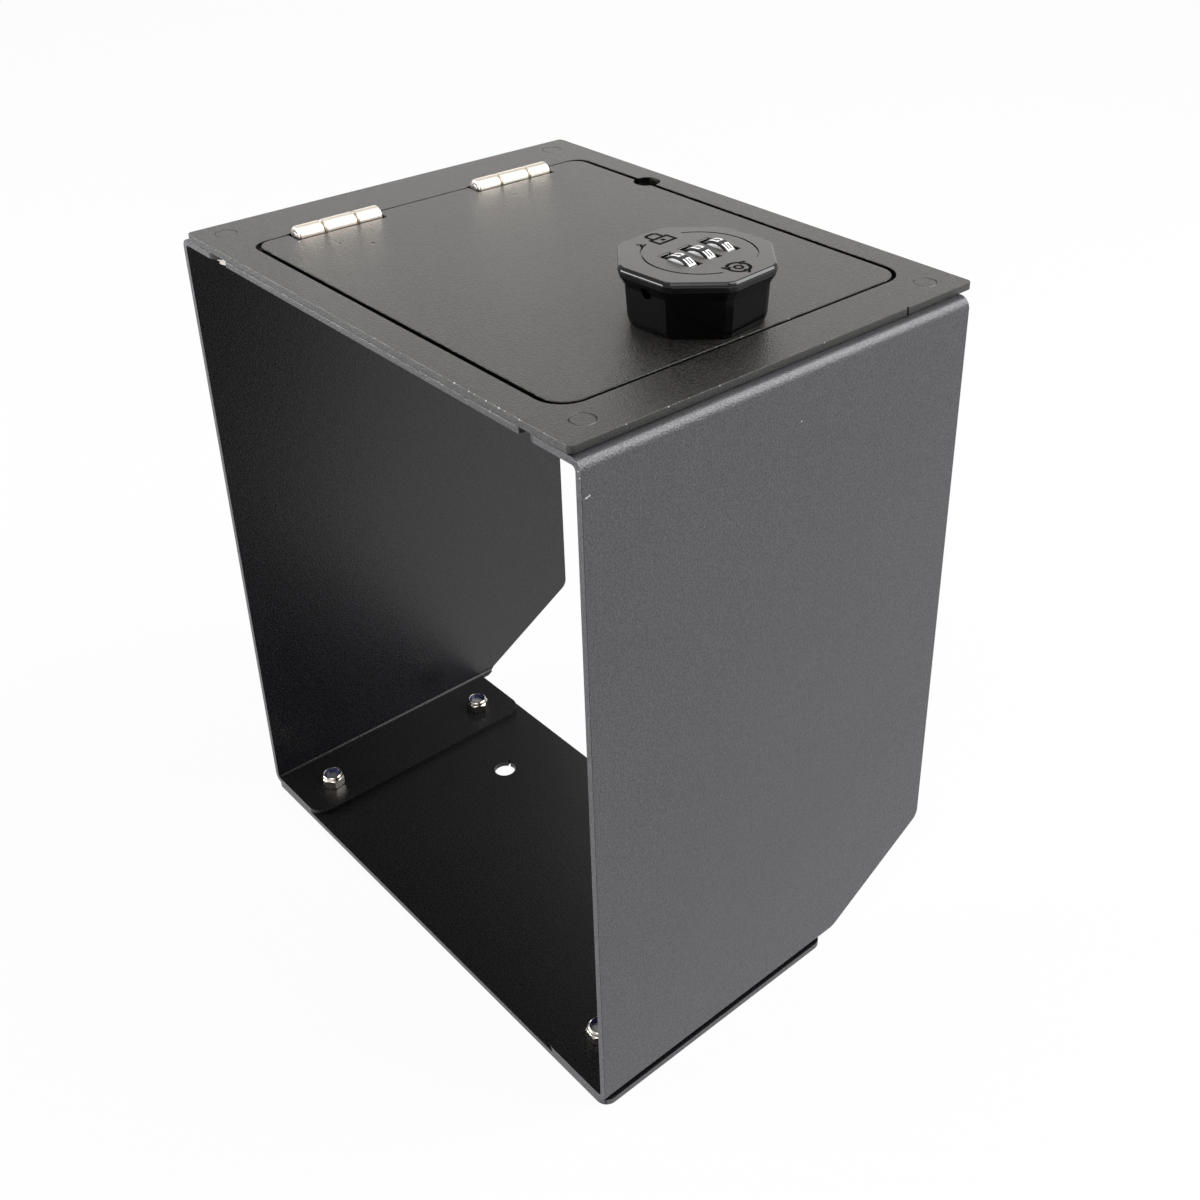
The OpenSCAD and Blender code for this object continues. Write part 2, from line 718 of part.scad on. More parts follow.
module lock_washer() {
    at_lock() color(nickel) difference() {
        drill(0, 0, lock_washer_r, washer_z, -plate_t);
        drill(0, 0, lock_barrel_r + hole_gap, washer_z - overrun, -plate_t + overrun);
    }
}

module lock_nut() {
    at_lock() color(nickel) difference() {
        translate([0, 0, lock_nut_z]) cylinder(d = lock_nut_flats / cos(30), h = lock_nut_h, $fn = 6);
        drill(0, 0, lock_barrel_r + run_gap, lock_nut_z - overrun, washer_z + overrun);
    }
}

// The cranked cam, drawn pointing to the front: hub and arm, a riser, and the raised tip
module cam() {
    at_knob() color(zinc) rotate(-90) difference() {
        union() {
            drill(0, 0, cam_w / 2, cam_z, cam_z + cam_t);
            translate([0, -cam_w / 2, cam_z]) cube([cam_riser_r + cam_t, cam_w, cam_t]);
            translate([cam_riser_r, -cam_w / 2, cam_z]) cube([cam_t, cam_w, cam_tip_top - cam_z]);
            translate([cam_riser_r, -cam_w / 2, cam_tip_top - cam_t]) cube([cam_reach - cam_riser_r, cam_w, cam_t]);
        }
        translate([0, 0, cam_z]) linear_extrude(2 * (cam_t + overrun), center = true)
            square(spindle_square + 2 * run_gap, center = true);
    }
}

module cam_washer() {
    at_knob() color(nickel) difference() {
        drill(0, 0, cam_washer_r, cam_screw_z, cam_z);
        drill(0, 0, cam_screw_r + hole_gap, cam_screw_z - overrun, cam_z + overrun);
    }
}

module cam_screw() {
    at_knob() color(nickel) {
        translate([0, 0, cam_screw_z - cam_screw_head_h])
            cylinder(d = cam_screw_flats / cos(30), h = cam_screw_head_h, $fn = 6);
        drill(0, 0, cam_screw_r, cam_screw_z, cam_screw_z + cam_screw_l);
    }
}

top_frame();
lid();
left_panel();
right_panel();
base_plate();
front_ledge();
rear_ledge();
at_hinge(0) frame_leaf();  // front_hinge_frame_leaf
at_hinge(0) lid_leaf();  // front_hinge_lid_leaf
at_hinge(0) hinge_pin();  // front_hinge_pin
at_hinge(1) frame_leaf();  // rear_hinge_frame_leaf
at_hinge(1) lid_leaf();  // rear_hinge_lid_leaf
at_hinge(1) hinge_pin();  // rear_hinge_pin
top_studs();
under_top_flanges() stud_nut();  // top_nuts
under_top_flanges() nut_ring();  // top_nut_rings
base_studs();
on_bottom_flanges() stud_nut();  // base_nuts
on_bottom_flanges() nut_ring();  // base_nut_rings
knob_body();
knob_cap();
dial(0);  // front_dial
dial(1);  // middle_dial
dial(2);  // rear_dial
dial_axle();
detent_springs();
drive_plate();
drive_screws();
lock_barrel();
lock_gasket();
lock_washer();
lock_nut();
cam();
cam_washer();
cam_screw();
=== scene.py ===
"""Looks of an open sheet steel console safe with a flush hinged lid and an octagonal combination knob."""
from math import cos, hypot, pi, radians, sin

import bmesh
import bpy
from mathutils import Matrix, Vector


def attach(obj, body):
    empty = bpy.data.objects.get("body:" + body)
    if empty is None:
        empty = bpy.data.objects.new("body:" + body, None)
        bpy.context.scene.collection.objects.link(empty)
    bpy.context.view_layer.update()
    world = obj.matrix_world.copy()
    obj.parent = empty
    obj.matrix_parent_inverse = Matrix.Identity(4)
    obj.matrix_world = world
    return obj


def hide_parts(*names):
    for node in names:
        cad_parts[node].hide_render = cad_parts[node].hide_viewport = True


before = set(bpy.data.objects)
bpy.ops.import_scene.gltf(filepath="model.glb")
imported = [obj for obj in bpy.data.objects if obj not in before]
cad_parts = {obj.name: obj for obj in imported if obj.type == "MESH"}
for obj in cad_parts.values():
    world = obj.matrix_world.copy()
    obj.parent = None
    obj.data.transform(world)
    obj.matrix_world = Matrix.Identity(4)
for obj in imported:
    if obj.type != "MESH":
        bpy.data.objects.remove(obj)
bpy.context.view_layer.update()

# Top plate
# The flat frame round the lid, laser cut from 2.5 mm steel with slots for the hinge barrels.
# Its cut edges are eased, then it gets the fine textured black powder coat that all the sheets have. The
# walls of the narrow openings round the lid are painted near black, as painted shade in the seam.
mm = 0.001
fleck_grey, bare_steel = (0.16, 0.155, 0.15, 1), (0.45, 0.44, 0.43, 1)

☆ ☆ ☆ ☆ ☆

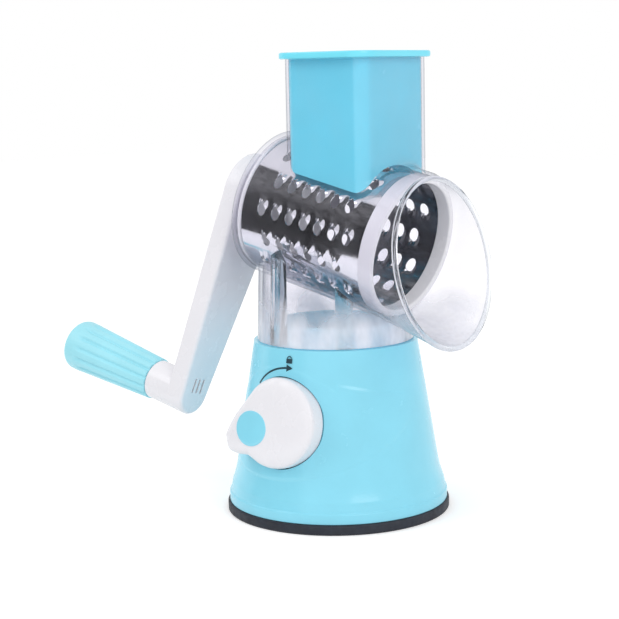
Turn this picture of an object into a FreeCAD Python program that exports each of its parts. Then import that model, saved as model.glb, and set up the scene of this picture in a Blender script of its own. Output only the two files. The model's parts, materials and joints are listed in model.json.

☆ ☆ ☆ ☆ ☆

Objective:
Using the entries shown above, reproduce verbatim the lines from the line bearing "for node in" to the line bearing "0.44, 0.43, 1)", inclusive.

Correct output:
    for node in names:
        cad_parts[node].hide_render = cad_parts[node].hide_viewport = True


before = set(bpy.data.objects)
bpy.ops.import_scene.gltf(filepath="model.glb")
imported = [obj for obj in bpy.data.objects if obj not in before]
cad_parts = {obj.name: obj for obj in imported if obj.type == "MESH"}
for obj in cad_parts.values():
    world = obj.matrix_world.copy()
    obj.parent = None
    obj.data.transform(world)
    obj.matrix_world = Matrix.Identity(4)
for obj in imported:
    if obj.type != "MESH":
        bpy.data.objects.remove(obj)
bpy.context.view_layer.update()

# Top plate
# The flat frame round the lid, laser cut from 2.5 mm steel with slots for the hinge barrels.
# Its cut edges are eased, then it gets the fine textured black powder coat that all the sheets have. The
# walls of the narrow openings round the lid are painted near black, as painted shade in the seam.
mm = 0.001
fleck_grey, bare_steel = (0.16, 0.155, 0.15, 1), (0.45, 0.44, 0.43, 1)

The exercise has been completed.